Artikel ini ditulis oleh Pengamat Kebijakan Publik, Sekjen FKP2B, Aktivis Pergerakan 77-78, Syafril Sofyan
Menteri terbalik, maksudnya plesetan untuk Menteri Keuangan Sei Mulyani Indrawati alias SMI yang dianggap terbaik oleh lembaga dunia debitor, konon karena keberaniannya berutang dengan bunga tinggi.
SMI jangan hanya berani sama rakyat kecil. Semua sing printil (kecil-kecil) dipajakin. Kritik dan sindiran yang selalu muncul dari Dr.
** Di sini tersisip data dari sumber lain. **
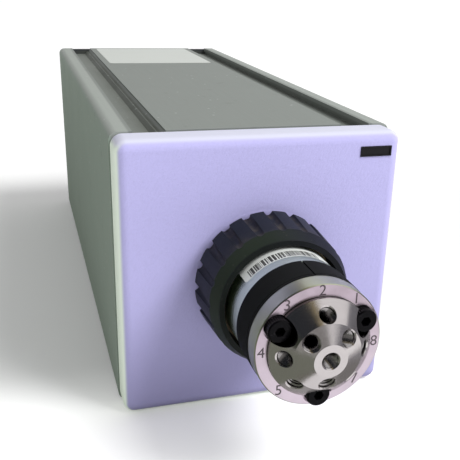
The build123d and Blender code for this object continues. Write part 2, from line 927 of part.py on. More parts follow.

Rizal Ramli dikenal dengan panggilan RR, baik di sosial media, melalui seminar sekarang webinar, podcast tokoh, ataupun talkshow di TV Nasional.
Jika diamati kritik dan sindiran tersebut sejak tahun 2017. Bahkan jauh sebelumnya. “Teriakan” RR adalah naikkan pajak, untuk orang kaya, pengusaha, industriawan besar dan investor asing.
Para pengusaha besar yang dimaksud RR, sang begawan ekonomi yang pernah menjadi penasehat ekonomi PBB bersama beberapa tokoh dunia pemegang nobel, adalah seperti pengusaha sawit dan tambang, terutama batu bara dan pengusaha atau investor asing yang selalu mendapat kemudahan berupa tax holiday, jika ada tunggakan pajak tidak ada yang dibawa ke pengadilan.
Sementara mereka diberikan kebebasan mengeruk keuntungan selama berpuluh tahun. Mungkin itu sebabnya RR sampai sekarang masih konsisten menyebut Menteri Keuangan Terbalik untuk Sri Mulyani (SMI), pembantu Presiden Jokowi, yang juga pernah tersandung kasus besar Bank Century di era SBY.
Joe Biden, Presiden Amerika Serikat Joe Biden dari Partai Demokrat yang baru saja mengalahkan pertahana Presiden Trump dari Partai Republik secara telak dengan angka peroleh terbesar sejak Pilpres Amerika Serikat berpendapat sama dengan Rizal Ramli, anggaran negara harus dicukupi dari pajak.
Hal ini untuk bisa membiayai pembangunan besar-besaran. Sumber anggaran itu harus dari pajak. Bukan dari utang.
Biden tidak butuh pencitraan, bermesraan dengan konglomerat. Biden yang belum seumur jagung memerintah. Berani menaikan pajak untuk orang kaya, dan harus naik, maunya naik 36 persen. Sangat berlawanan dengan kebijakan Trump yang memanjakan para orang kaya dengan pajak rendah 21 persen.
Baru dua bulan memerintah, Biden berhasil mendapat persetujuan parlemen sebanyak USD 1,9 triliun untuk bantuan untuk golongan bawah. Dari jajak pendapat, Biden mendapatkan dukungan 70 persen termasuk terbesar dari para pendahulunya.
Berbeda dengan Indonesia, lembaga jajak pendapat “tidak jelas” darimana sumber dananya, konon cenderung memberikan dukungan besar terhadap rezim yang berkuasa dengan keberpihakan kurang terhadap rakyat kecil. Tentu berbeda jauh dengan kondisi kesusahan ekonomi secara nyata yang dirasakan masyarakat.
Akibat keberpihakan rezim Jokowi kepada orang kaya, disparitas antara-orang kaya dan miskin di Indonesia yang semakin besar di tengah pandemik Covid-19. Hal itu juga sudah diprediksi oleh Rizal Ramli.
Rasio pendapatan pajak semakin rendah (terendah sejak jaman orde baru), karena tidak berani menaikan pajak buat orang kaya. Dalam kondisi pandemi orang kaya malah semakin kaya, yang miskin semakin kejepit. Kondisi ini sebenarnya sangat berbahaya.
Ketua Umum Asosiasi UMKM Indonesia (Akumindo) Ikhsan Ingratubun mengungkap 30 juta usaha mikro, kecil, dan menengah (UMKM) bangkrut akibat kebijakan pembatasan sosial di dalam negeri di tengah pandemi Corona (Covid-19).
Hanya tersisa sekitar 34 juta unit usaha wong cilik atau berkurang hampir 50 persen dari posisi 2019 lalu yang sebanyak 64 juta unit usaha.
Pemerintah Jokowi seharusnya melakukan perubahan kebijakan seperti yang dilakukan Joe Biden dan diteriakan cukup lama oleh Rizal Ramli.
Jangan malah sekarang bersibuk-sibuk membangun ibu kota yang bukan prioritas utama kebutuhan rakyat.
Utang semakin menggunung. Warisan yang tidak elok untuk generasi mendatang. Jika tidak sanggup banting setir, sebaiknya give up. Semoga bijak.